PETA Says More Animals Will Die Thanks to FDA’s Deeming Rule

urlCountless animals will suffer and die now that newer tobacco products, such as e-cigarettes, will be required to have Food and Drug Administration (FDA) approval in order to enter or remain on the market, says a press release sent to Agent VAPE from the People for the Ethical Treatment of Animals.

“To obtain FDA approval, tobacco manufacturers will be required to show that their products reduce the risk to current tobacco users and do not increase the risk to non-users.
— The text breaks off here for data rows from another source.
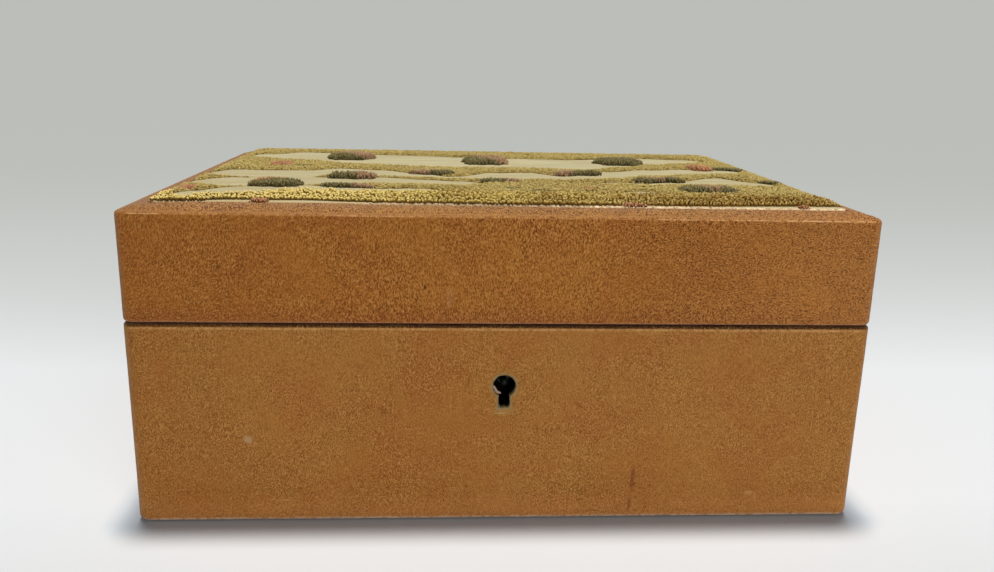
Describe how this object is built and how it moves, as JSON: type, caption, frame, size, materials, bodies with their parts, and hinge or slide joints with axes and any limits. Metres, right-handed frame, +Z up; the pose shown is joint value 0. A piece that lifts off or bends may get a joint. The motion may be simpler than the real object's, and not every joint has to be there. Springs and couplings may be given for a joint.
{
  "type": "jewelry box",
  "caption": "Rectangular leather covered jewelry box with a hinged lid, a textile lid panel, a box lock and a velvet lined inside with ring rolls and compartments.",
  "frame": {"origin": "middle of the resting face under the box", "axes": "+X to the right seen from the keyhole side, +Y to the hinges at the back, +Z up"},
  "size_m": [0.2, 0.15, 0.0906],
  "materials": {
    "leather": "tan goat grain, waxed, worn at the edges",
    "carcass_wood": "planed, unfinished",
    "felt": "pressed felt",
    "velvet": "short pile velvet",
    "velvet_wood": "wood covered with short pile velvet",
    "satin": "padded satin",
    "moquette": "gold loop pile in bands on a cream ground, with cut pile tufts",
    "brass": "aged satin brass",
    "steel": "darkened steel"
  },
  "bodies": {
    "base": {"bottom_board": "carcass_wood", "front_wall": "carcass_wood", "back_wall": "carcass_wood", "left_wall": "carcass_wood", "right_wall": "carcass_wood", "base_leather": "leather", "bottom_felt": "felt", "front_lining": "velvet", "back_lining": "velvet", "left_lining": "velvet", "right_lining": "velvet", "main_divider": "velvet_wood", "cross_divider": "velvet_wood", "ring_bed": "velvet_wood", "ring_roll_1": "velvet", "ring_roll_2": "velvet", "ring_roll_3": "velvet", "ring_roll_4": "velvet", "front_pad": "velvet", "rear_pad": "velvet", "left_base_leaf": "brass", "right_base_leaf": "brass", "left_hinge_pin": "brass", "right_hinge_pin": "brass", "left_base_leaf_screw_1": "brass", "left_base_leaf_screw_2": "brass", "right_base_leaf_screw_1": "brass", "right_base_leaf_screw_2": "brass", "lock_plate": "brass", "lock_case": "brass", "drill_pin": "steel", "lock_screw_1": "brass", "lock_screw_2": "brass"},
    "lid": {"lid_front_wall": "carcass_wood", "lid_back_wall": "carcass_wood", "lid_left_wall": "carcass_wood", "lid_right_wall": "carcass_wood", "lid_top_board": "carcass_wood", "lid_leather": "leather", "textile_panel": "moquette", "lid_front_lining": "velvet", "lid_back_lining": "velvet", "lid_left_lining": "velvet", "lid_right_lining": "velvet", "lid_pad": "satin", "left_lid_leaf": "brass", "right_lid_leaf": "brass", "left_lid_leaf_screw_1": "brass", "left_lid_leaf_screw_2": "brass", "right_lid_leaf_screw_1": "brass", "right_lid_leaf_screw_2": "brass", "link_plate": "brass", "link_screw_1": "brass", "link_screw_2": "brass"},
    "bolt": {"lock_bolt": "steel"}
  },
  "joints": [
    {"name": "lid_hinge", "type": "hinge", "parent": "base", "child": "lid", "pos_m": [0, 0.0724, 0.0571], "axis": [-1, 0, 0], "range_deg": [0, 100]},
    {"name": "bolt_slide", "type": "slide", "parent": "base", "child": "bolt", "axis": [1, 0, 0], "range_m": [0, 0.003]}
  ]
}
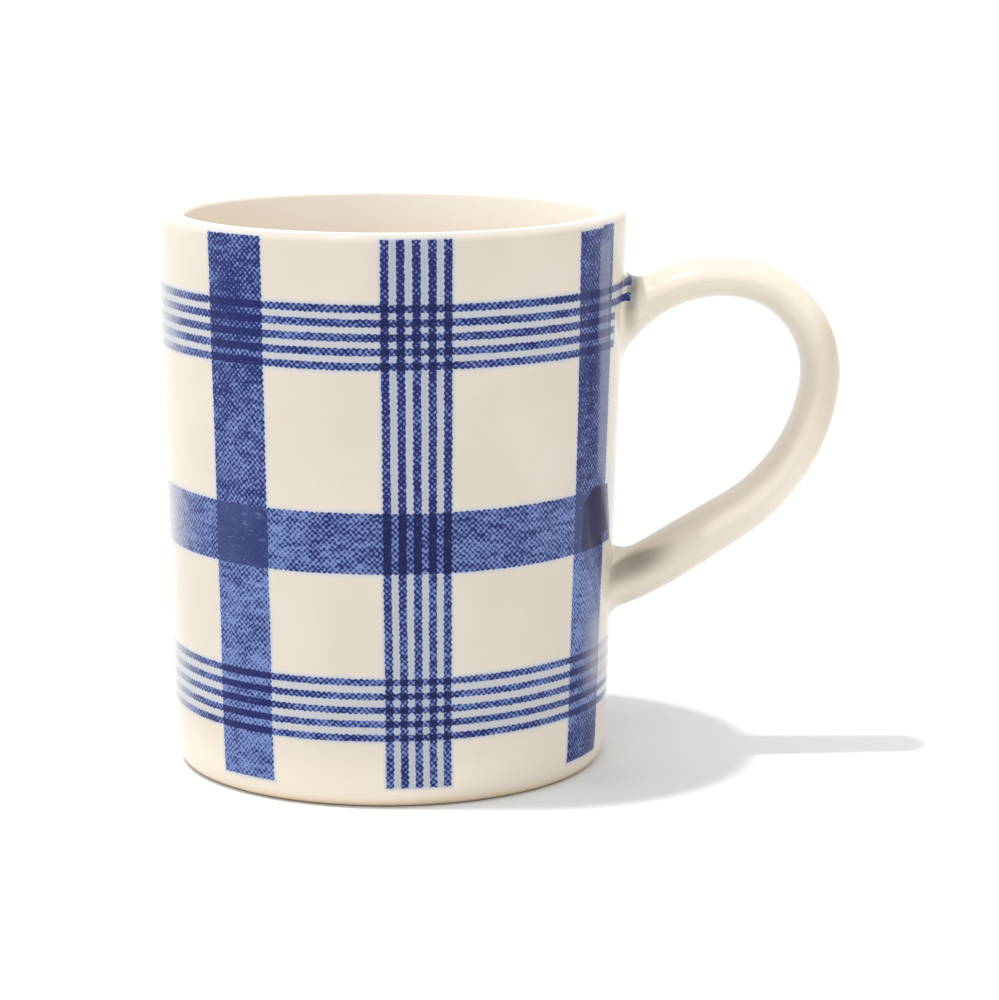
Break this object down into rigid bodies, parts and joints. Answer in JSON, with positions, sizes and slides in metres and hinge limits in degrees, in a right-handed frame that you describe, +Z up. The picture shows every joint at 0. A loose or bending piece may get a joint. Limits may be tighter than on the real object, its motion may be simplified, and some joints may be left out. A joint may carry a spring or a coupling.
{
  "type": "ceramic mug",
  "caption": "Straight-sided cream-glazed drinking mug with a gently tapered body, rounded lip, open loop handle and blue woven-plaid transfer print.",
  "frame": {"origin": "centre of the foot ring, in the plane that the mug stands on", "axes": "+Z up along the axis the body is turned about, +X toward the handle, +Y to the left of the handle seen from outside"},
  "size_m": [0.1236, 0.0842, 0.0994],
  "materials": {
    "bare_clay": "unglazed fired stoneware, matt",
    "handle_clay": "fired stoneware under the glaze",
    "joint_clay": "fired slip under the glaze",
    "cream_glaze": "glossy cream glaze",
    "handle_cream_glaze": "glossy cream glaze",
    "recess_glaze": "glossy cream glaze",
    "cobalt_print": "glossy cobalt blue fired transfer"
  },
  "bodies": {
    "root": {"clay_body": "bare_clay", "handle": "handle_clay", "upper_slip_joint": "joint_clay", "lower_slip_joint": "joint_clay", "body_glaze": "cream_glaze", "handle_glaze": "handle_cream_glaze", "foot_recess_glaze": "recess_glaze", "plaid_transfer": "cobalt_print"}
  },
  "joints": []
}
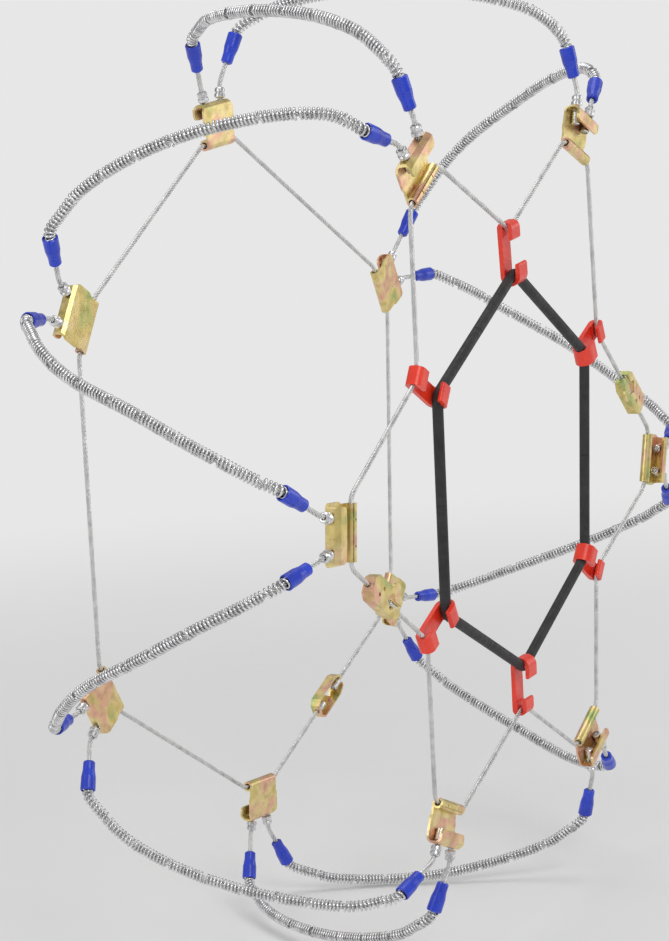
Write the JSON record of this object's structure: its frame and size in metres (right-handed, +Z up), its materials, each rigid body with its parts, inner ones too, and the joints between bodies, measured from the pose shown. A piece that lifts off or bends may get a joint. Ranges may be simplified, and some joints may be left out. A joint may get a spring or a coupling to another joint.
{
  "type": "tire snow chain set",
  "caption": "Cable-type tire snow chain: steel coils on cross cables run zigzag over the tread between folded brackets, held by a side cable, red hooks and a rubber tensioner ring.",
  "frame": {"origin": "centre of the tire the chain is fitted on: on the wheel axle, half way between the two side cables", "axes": "wheel axle along Y, the street side of the wheel towards -Y, +Z up, +X to the right when looking at the street side"},
  "size_m": [0.7456, 0.2522, 0.7425],
  "materials": {
    "gold_zinc": "yellow passivated zinc plating with pink and green patches, satin",
    "blue_plastic": "moulded, soft gloss",
    "red_plastic": "moulded, soft gloss",
    "black_rubber": "extruded rubber cord with fine ridges, matt",
    "coil_steel": "bright zinc plated spring wire",
    "crimp_steel": "bright zinc plated, crimped",
    "wire_rope": "galvanised stranded wire rope"
  },
  "bodies": {
    "chain": {"cross_cables_1": "wire_rope", "cross_cables_2": "wire_rope", "cross_cables_3": "wire_rope", "cross_cables_4": "wire_rope", "cross_cables_5": "wire_rope", "cross_cables_6": "wire_rope", "traction_coils_1": "coil_steel", "traction_coils_2": "coil_steel", "traction_coils_3": "coil_steel", "traction_coils_4": "coil_steel", "traction_coils_5": "coil_steel", "traction_coils_6": "coil_steel", "inner_bracket_1": "gold_zinc", "inner_bracket_2": "gold_zinc", "inner_bracket_3": "gold_zinc", "inner_bracket_4": "gold_zinc", "inner_bracket_5": "gold_zinc", "inner_bracket_6": "gold_zinc", "inner_cable_stops": "crimp_steel", "inner_ferrules": "crimp_steel", "inner_sleeves": "blue_plastic", "outer_side_cable_lower": "wire_rope", "outer_side_cable_upper": "wire_rope", "inner_side_cable": "wire_rope", "rubber_tensioner_ring": "black_rubber", "hooked_rope_ends": "crimp_steel", "anchored_rope_ends": "crimp_steel"},
    "outer_bracket_1_body": {"outer_bracket_1": "gold_zinc", "outer_cable_stops_1": "crimp_steel", "outer_ferrules_1": "crimp_steel", "outer_sleeves_1": "blue_plastic"},
    "outer_bracket_2_body": {"outer_bracket_2": "gold_zinc", "outer_cable_stops_2": "crimp_steel", "outer_ferrules_2": "crimp_steel", "outer_sleeves_2": "blue_plastic"},
    "outer_bracket_3_body": {"outer_bracket_3": "gold_zinc", "outer_cable_stops_3": "crimp_steel", "outer_ferrules_3": "crimp_steel", "outer_sleeves_3": "blue_plastic"},
    "outer_bracket_4_body": {"outer_bracket_4": "gold_zinc", "outer_cable_stops_4": "crimp_steel", "outer_ferrules_4": "crimp_steel", "outer_sleeves_4": "blue_plastic"},
    "outer_bracket_5_body": {"outer_bracket_5": "gold_zinc", "outer_cable_stops_5": "crimp_steel", "outer_ferrules_5": "crimp_steel", "outer_sleeves_5": "blue_plastic"},
    "outer_bracket_6_body": {"outer_bracket_6": "gold_zinc", "outer_cable_stops_6": "crimp_steel", "outer_ferrules_6": "crimp_steel", "outer_sleeves_6": "blue_plastic"},
    "red_hook_1_body": {"red_hook_1": "red_plastic"},
    "red_hook_2_body": {"red_hook_2": "red_plastic"},
    "red_hook_3_body": {"red_hook_3": "red_plastic"},
    "red_hook_4_body": {"red_hook_4": "red_plastic"},
    "red_hook_5_body": {"red_hook_5": "red_plastic"},
    "red_hook_6_body": {"red_hook_6": "red_plastic"},
    "outer_fastener_plate_1_body": {"outer_fastener_plate_1": "gold_zinc"},
    "outer_fastener_plate_2_body": {"outer_fastener_plate_2": "gold_zinc"},
    "inner_fastener_plate_body": {"inner_fastener_plate": "gold_zinc"}
  },
  "joints": [
    {"name": "bracket_1_lift", "type": "hinge", "parent": "chain", "child": "outer_bracket_1_body", "pos_m": [-0.14066, -0.1177, 0.22423], "axis": [0.8377, 0, 0.5461], "range_deg": [0, 14], "deforming": ["cross_cables_1", "traction_coils_1"]},
    {"name": "bracket_2_lift", "type": "hinge", "parent": "chain", "child": "outer_bracket_2_body", "pos_m": [-0.26469, -0.1177, 0.00231], "axis": [0.0872, 0, 0.9962], "range_deg": [0, 14], "deforming": ["cross_cables_2", "traction_coils_2"]},
    {"name": "bracket_3_lift", "type": "hinge", "parent": "chain", "child": "outer_bracket_3_body", "pos_m": [-0.13075, -0.1177, -0.23016], "axis": [-0.9164, 0, 0.4003], "range_deg": [0, 14], "deforming": ["cross_cables_3", "traction_coils_3"]},
    {"name": "bracket_4_lift", "type": "hinge", "parent": "chain", "child": "outer_bracket_4_body", "pos_m": [0.12833, -0.1177, -0.23151], "axis": [-0.8616, 0, -0.5075], "range_deg": [0, 14], "deforming": ["cross_cables_4", "traction_coils_4"]},
    {"name": "bracket_5_lift", "type": "hinge", "parent": "chain", "child": "outer_bracket_5_body", "pos_m": [0.26339, -0.1177, -0.02629], "axis": [-0.2113, 0, -0.9774], "range_deg": [0, 14], "deforming": ["cross_cables_5", "traction_coils_5"]},
    {"name": "bracket_6_lift", "type": "hinge", "parent": "chain", "child": "outer_bracket_6_body", "pos_m": [0.12222, -0.1177, 0.23479], "axis": [0.9272, 0, -0.3746], "range_deg": [0, 14], "deforming": ["cross_cables_6", "traction_coils_6"]},
    {"name": "hook_1_pull_out", "type": "slide", "parent": "chain", "child": "red_hook_1_body", "axis": [-0.1277, 0, 0.9918], "range_m": [0, 0.008], "deforming": ["rubber_tensioner_ring"]},
    {"name": "hook_2_pull_out", "type": "slide", "parent": "chain", "child": "red_hook_2_body", "axis": [-0.8732, 0, 0.4873], "range_m": [0, 0.008], "deforming": ["rubber_tensioner_ring"]},
    {"name": "hook_3_pull_out", "type": "slide", "parent": "chain", "child": "red_hook_3_body", "axis": [-0.8932, 0, -0.4496], "range_m": [0, 0.008], "deforming": ["rubber_tensioner_ring"]},
    {"name": "hook_4_pull_out", "type": "slide", "parent": "chain", "child": "red_hook_4_body", "axis": [0.0452, 0, -0.999], "range_m": [0, 0.008], "deforming": ["rubber_tensioner_ring"]},
    {"name": "hook_5_pull_out", "type": "slide", "parent": "chain", "child": "red_hook_5_body", "axis": [0.8376, 0, -0.5462], "range_m": [0, 0.008], "deforming": ["rubber_tensioner_ring"]},
    {"name": "hook_6_pull_out", "type": "slide", "parent": "chain", "child": "red_hook_6_body", "axis": [0.8988, 0, 0.4384], "range_m": [0, 0.008], "deforming": ["rubber_tensioner_ring"]},
    {"name": "fastener_1_roll", "type": "hinge", "parent": "chain", "child": "outer_fastener_plate_1_body", "pos_m": [-0.22478, -0.1177, -0.05052], "axis": [0.8275, 0, -0.5615], "range_deg": [-25, 25]},
    {"name": "fastener_2_roll", "type": "hinge", "parent": "chain", "child": "outer_fastener_plate_2_body", "pos_m": [0.22565, -0.1177, 0.03479], "axis": [-0.7552, 0, 0.6555], "range_deg": [-25, 25]},
    {"name": "inner_fastener_roll", "type": "hinge", "parent": "chain", "child": "inner_fastener_plate_body", "pos_m": [0.10584, 0.1177, -0.217], "axis": [0.8988, 0, 0.4384], "range_deg": [-25, 25]}
  ]
}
In a guidance document accompanying the rule, the FDA encourages manufacturers of electronic nicotine-delivery systems to meet with its Center for Tobacco Products (CTP) early in the development process to discuss what, if any, animal testing the agency considers ‘appropriate’ or whether non-animal tests may be acceptable.

The FDA has stated that animal tests will still be required for toxicological issues that it claims cannot be addressed by non-animal approaches-even though we know that the link between tobacco and lung cancer in humans was obscured for years because animal tests did not demonstrate this relationship.

PETA fears that despite the existence of robust human-relevant animal-free tests, the number of animals suffering and dying in tobacco-related testing will rise dramatically. In the most common tests, rats are immobilized inside tubes and test substances are pumped directly into their noses for up to six hours each day.

‘The CTP will expect manufacturers to conduct animal tests in support of marketing applications, and CTP is funding dozens of its own animal studies at universities and the National Center for Toxicological Research,’ says Joseph Manuppello, senior research associate for People for the Ethical Treatment of Animals. ‘However, history has shown us that animal tests will not result in safer tobacco products.’

Animal tests for tobacco products have already been banned in Belgium, Estonia, Germany, Slovakia and the United Kingdom.”